Below is a listing. Gather each line of it that contains "this".

— start Data block —

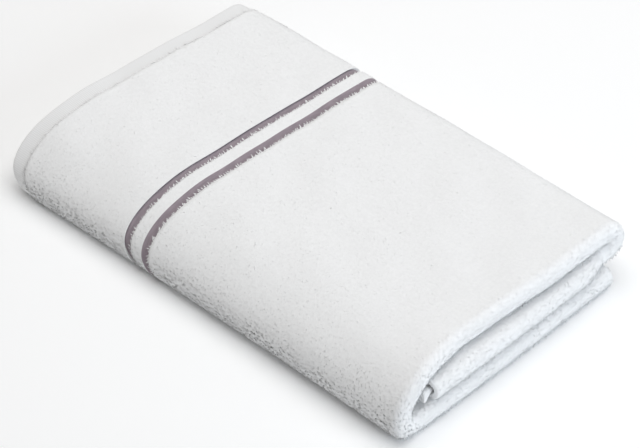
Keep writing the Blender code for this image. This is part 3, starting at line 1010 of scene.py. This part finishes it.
class TowelPile(bpy.types.PropertyGroup):
    """The cotton loops."""
    pitch: length("Pitch", "Distance between loops", 1.5 * MM)
    border: length("Border", "Loops keep this far before a strip", 0.15 * MM)
    fringe: length("Fringe", "And this far past it, where they lean out over it", 0.5 * MM)
    tips: length("Tips", "Height of the loops' tips over the middle of the cloth", 2.04 * MM)
    pressed: length("Pressed", "How much lower the tips are on the top of the stack", 0.13 * MM)
    fur: length("Fur", "How much farther single loops stand out at the folded end", 1.2 * MM)
    width: length("Width", "Distance between a loop's feet", 0.4 * MM)
    lean: length("Lean", "How far a loop leans over", 1.8 * MM)
    curl: length("Curl", "How far a loop is twisted sideways", 0.15 * MM)
    yarn: length("Yarn", "Thickness of the loops' yarn", 0.46 * MM)
    tuft: length("Tuft", "Thickness of the tufts that lean over a strip", 1.0 * MM)
    tuft_gap: length("Tuft gap", "Distance between those tufts", 1.5 * MM)
    tuft_reach: length("Tuft reach", "How far they lean out", 1.6 * MM)
    brush_length: length("Brush length", "Size of the patches that lean one way", 60.0 * MM)
    brush: turning("Brush", "How far the patches turn from the nap", 0.5)
    stray: turning("Stray", "How far single loops turn from the nap", 0.35)
    disorder: FloatProperty(name="Disorder", description="How irregularly the loops stand, in pitches",
                            default=0.35, min=0, max=1, subtype="FACTOR")


class TowelStitching(bpy.types.PropertyGroup):
    """The lockstitch along each hem."""
    inset: length("Inset", "Distance from the loops' border to the stitches", 0.7 * MM)
    length: length("Stitch length", "Length of one stitch", 2.8 * MM)
    thread: length("Thread", "Thickness of the sewing thread", 0.2 * MM)


class TowelColours(bpy.types.PropertyGroup):
    """The colours."""
    terry: colour("Terry", "White cotton loops", "#F1F2F3")
    terry_shade: colour("Terry, darker", "The loops' darker patches", "#EAEBEC")
    hem: colour("Hem", "Plain woven hem", "#F2F3F4")
    # painted shade: the hem's darker colour between its threads stands in for the shade in the weave's
    # gaps
    hem_painted_shade: colour("Hem, darker", "Between the hem's threads", "#E6E7E8")
    # painted shade: the white sewing thread is coloured grey, for the shade where the stitches sink into
    # the hem
    thread: colour("Thread", "Sewing thread, drawn in between the hem's threads", "#D6D7D9")
    band: colour("Band", "Dyed weft floats", "#9C9098")
    band_shade: colour("Band, darker", "The floats' darker streaks", "#877D85")
    paper: colour("Paper", "Background paper", "#FDFEFF")


class TowelStudio(bpy.types.PropertyGroup):
    """The lights."""
    overhead: power("Overhead", "Power of the overhead softbox", 18.0)
    right: power("Right", "Power of the cool softbox on the right", 7.8)
    ambient: FloatProperty(name="Ambient", description="Brightness of the surrounding air",
                           default=0.25, min=0)


def set_up_studio():
    make_floor()
    make_lights()
    make_camera()


class Step:
    """One step of the build: it runs its function."""
    def execute(self, context):
        self.build()
        return {"FINISHED"}


class TOWEL_OT_weave_cloth(Step, bpy.types.Operator):
    """Fold the cloth and give it its hems and bands"""
    bl_idname = "towel.weave_cloth"
    bl_label = "Weave and Fold Cloth"
    build = staticmethod(make_cloth)


class TOWEL_OT_raise_pile(Step, bpy.types.Operator):
    """Cover the cloth that shows with cotton loops"""
    bl_idname = "towel.raise_pile"
    bl_label = "Raise Pile"
    build = staticmethod(make_pile)


class TOWEL_OT_stitch_hems(Step, bpy.types.Operator):
    """Sew the hems"""
    bl_idname = "towel.stitch_hems"
    bl_label = "Stitch Hems"
    build = staticmethod(make_stitching)


class TOWEL_OT_set_up_studio(Step, bpy.types.Operator):
    """Lay out the paper, the lights and the camera"""
    bl_idname = "towel.set_up_studio"
    bl_label = "Set Up Studio"
    build = staticmethod(set_up_studio)


class TOWEL_PT_sidebar(bpy.types.Panel):
    """The towel's sizes, colours and steps"""
    bl_idname = "TOWEL_PT_sidebar"
    bl_label = "Folded Towel"
    bl_space_type = "VIEW_3D"
    bl_region_type = "UI"
    bl_category = "Towel"

    def draw(self, context):
        for step in OPERATORS:
            self.layout.operator(step.bl_idname)
        for name, group in GROUPS.items():
            box = self.layout.box()
            box.label(text=group.__doc__)
            for prop in group.__annotations__:
                box.prop(getattr(context.scene, name), prop)


GROUPS = {
    "towel_cloth": TowelCloth,
    "towel_pile": TowelPile,
    "towel_stitching": TowelStitching,
    "towel_colours": TowelColours,
    "towel_studio": TowelStudio,
}
OPERATORS = (TOWEL_OT_weave_cloth, TOWEL_OT_raise_pile, TOWEL_OT_stitch_hems, TOWEL_OT_set_up_studio)


def register():
    for kind in (*GROUPS.values(), *OPERATORS, TOWEL_PT_sidebar):
        bpy.utils.register_class(kind)
    for name, group in GROUPS.items():
        setattr(bpy.types.Scene, name, PointerProperty(type=group))


def unregister():
    for name in GROUPS:
        delattr(bpy.types.Scene, name)
    for kind in reversed((*GROUPS.values(), *OPERATORS, TOWEL_PT_sidebar)):
        bpy.utils.unregister_class(kind)


def main():
    register()
    bpy.ops.towel.weave_cloth()
    bpy.ops.towel.raise_pile()
    bpy.ops.towel.stitch_hems()
    bpy.ops.towel.set_up_studio()


if __name__ == "__main__":
    main()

— end Data block —

[In response]:
Keep writing the Blender code for this image. This is part 3, starting at line 1010 of scene.py. This part finishes it.
    border: length("Border", "Loops keep this far before a strip", 0.15 * MM)
    fringe: length("Fringe", "And this far past it, where they lean out over it", 0.5 * MM)